The statement earlier this month comes amid calls by campaigners for Britain to stop Gujarat Chief Minister Narendra Modi from entering the country and less than two months after a top RSS member visited Britain and met members of the British Hindu community.

Malloch-Brown said decisions on whether or not to ban a group in Britain “must be proportionate and based on evidence that a group is involved in terrorism as defined in the Terrorism Act 2000”.

The British minister also turned down a plea by Patten, who had visited India in October, to “ensure” that members of the RSS and Bajrang Dal are prevented from entering Britain.

Malloch-Brown replied that neither the RSS nor the Bajrang Dal were banned in Britain or subject to other restrictions or sanctions. Nor were they classified as terrorist organisations or banned by the Indian government.

“Unless an organisation is proscribed in the UK under the Terrorism Act 2000, membership of an organisation does not in itself provide grounds for refusing entry to the UK.

“Where there is evidence that the presence in the UK of a particular individual would not be conducive to the public good, consideration will be given to denying entry,” the minister said in his answer Nov 6.

While Patten’s questions at the House of Lords may have been prompted by the anti-Christian violence in Orissa, informed sources said the Hindu Swayamsevak Sangh (HSS) – set up in 1966 as the nearest equivalent of the RSS in Britain – works very differently from Hindu groups in India.

“The HSS was set up in a number of countries.
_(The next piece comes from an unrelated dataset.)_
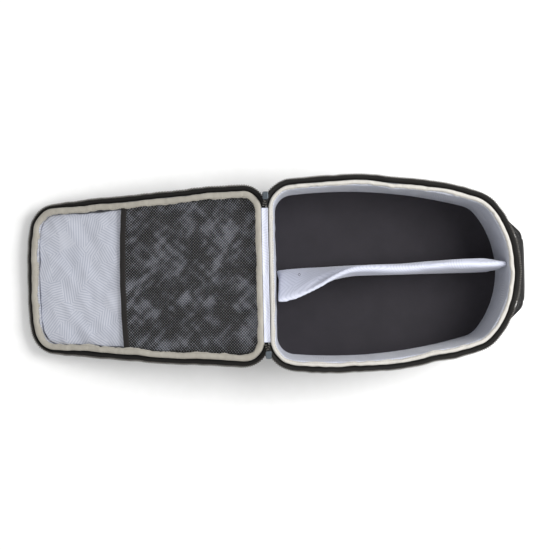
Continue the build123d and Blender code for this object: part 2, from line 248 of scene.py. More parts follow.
def panelPiece(line, inset, rings, columns, heightAt, thickness, wander=None):
    # a sheet filled in from an outline to its middle, then given its thickness downwards
    def flatSpot(u, v):
        more = wander(u % 1.0) if wander else 0.0
        middle = Vector((line["middle"].x, 0, 0))
        return lineAt(line, u, -inset - more, 0).lerp(middle, v ** 1.3)

    def placeAt(u, v):
        spot = flatSpot(u, v)
        spot.z = heightAt(spot.x, spot.y, v)
        return spot

    def uvAt(u, v):
        spot = flatSpot(u, v)
        return spot.x, spot.y

    bm = wrapGrid(columns, rings, placeAt, uvAt)
    if thickness:
        bmesh.ops.solidify(bm, geom=list(bm.faces), thickness=thickness)
    return bm


# Materials.

waveRepeat = 0.314   # a Wave texture of scale 1 repeats every 0.314 m
foldDepth = 4 * mm   # how deep the creases in the bump of a cloth are taken to be


def newMaterial(name):
    material = bpy.data.materials.new(name)
    material.use_nodes = True
    tree = material.node_tree
    tree.nodes.clear()
    output = addNode(tree, "ShaderNodeOutputMaterial")
    return material, tree, output


def clothMaterial(name, look, cad=False):
    # woven cloth: two crossed sets of threads in the bump, uneven dye in the colour, a little sheen
    material, tree, output = newMaterial(name)
    coords = addNode(tree, "ShaderNodeTexCoord")
    at = (coords, "Object" if cad else "UV")
    colour = patchColour(tree, at, look)
    thread = waveRepeat / look["thread"]
    warp = addNode(tree, "ShaderNodeTexWave", {"Scale": thread, "Distortion": 0.6, "Detail": 1.0},
                   {"Vector": at}, bands_direction="X")
    weft = addNode(tree, "ShaderNodeTexWave", {"Scale": thread, "Distortion": 0.6, "Detail": 1.0},
                   {"Vector": at}, bands_direction="Y")
    weave = addNode(tree, "ShaderNodeMath", {}, {0: (warp, "Fac"), 1: (weft, "Fac")}, operation="MULTIPLY")
    creases = addNode(tree, "ShaderNodeTexNoise", {"Scale": 1 / look["crease"], "Detail": 4.0}, {"Vector": at})
    fold = addNode(tree, "ShaderNodeBump", {"Strength": look["folds"], "Distance": foldDepth},
                   {"Height": (creases, "Fac")})
    bump = addNode(tree, "ShaderNodeBump", {"Strength": look["bump"], "Distance": look["thread"] * 0.4},
                   {"Height": (weave, "Value"), "Normal": (fold, "Normal")})
    shader = addNode(tree, "ShaderNodeBsdfPrincipled", {
        "Roughness": look["rough"], "Sheen Weight": look["sheen"], "Sheen Roughness": 0.45,
        "Specular IOR Level": look["gloss"]}, {"Base Color": colour, "Normal": (bump, "Normal")})
    tree.links.new(shader.outputs["BSDF"], output.inputs["Surface"])
    return material


def patchColour(tree, at, look):
    # dye that varies softly over the cloth, and on printed lining patches of fine parallel lines
    tone = addNode(tree, "ShaderNodeTexNoise", {"Scale": 1 / look["tone"], "Detail": 3.0}, {"Vector": at})
    colour = addNode(tree, "ShaderNodeMix", {6: linear(look["dark"]), 7: linear(look["light"])},
                     {"Factor": (tone, "Fac")}, data_type="RGBA")
    if "print" not in look:
        return colour, 2
    patches = addNode(tree, "ShaderNodeTexVoronoi", {"Scale": 1 / look["patch"], "Randomness": 1.0},
                      {"Vector": at}, voronoi_dimensions="2D")
    pick = addNode(tree, "ShaderNodeSeparateColor", {}, {"Color": (patches, "Color")})
    angle = addNode(tree, "ShaderNodeMath", {1: 2 * pi}, {0: (pick, "Red")}, operation="MULTIPLY")
    turned = addNode(tree, "ShaderNodeVectorRotate", {}, {"Vector": at, "Angle": (angle, "Value")},
                     rotation_type="Z_AXIS")
    lines = addNode(tree, "ShaderNodeTexWave", {"Scale": waveRepeat / look["pitch"]},
                    {"Vector": (turned, "Vector")}, bands_direction="X")
    sharp = addNode(tree, "ShaderNodeMapRange", {"From Min": 0.56, "From Max": 0.76},
                    {"Value": (lines, "Fac")})
    shown = addNode(tree, "ShaderNodeMapRange", {"From Min": 0.0, "From Max": 0.05},
                    {"Value": (pick, "Green")})
    mask = addNode(tree, "ShaderNodeMath", {}, {0: (sharp, "Result"), 1: (shown, "Result")},
                   operation="MULTIPLY")
    strength = addNode(tree, "ShaderNodeMath", {1: look["ink"]}, {0: (mask, "Value")}, operation="MULTIPLY")
    printed = addNode(tree, "ShaderNodeMix", {7: linear(look["print"])},
                      {"Factor": (strength, "Value"), 6: (colour, 2)}, data_type="RGBA")
    return printed, 2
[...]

They have little to do with the RSS and abide by the laws of the country where they are based,” said a source closely allied to the HSS in Britain.

“They largely undertake activities concerning cultural identity rather than nationalistic identity. You can’t equate what happens in Gujarat, or elsewhere in India with what’s happening in Britain. For the second generation in particular, India is a bit abstract,” the source told IANS.

The HSS is said to have around 70 ‘shakhas’ or branches offices in Britain, with around 1,100 regular visitors.

“Over the years, British prime ministers and opposition leaders have passed through their doors,” the source said.

RSS general secretary Mohan Rao Bhagwat had stopped over in Britain in September on his way back from a visit to the Caribbean.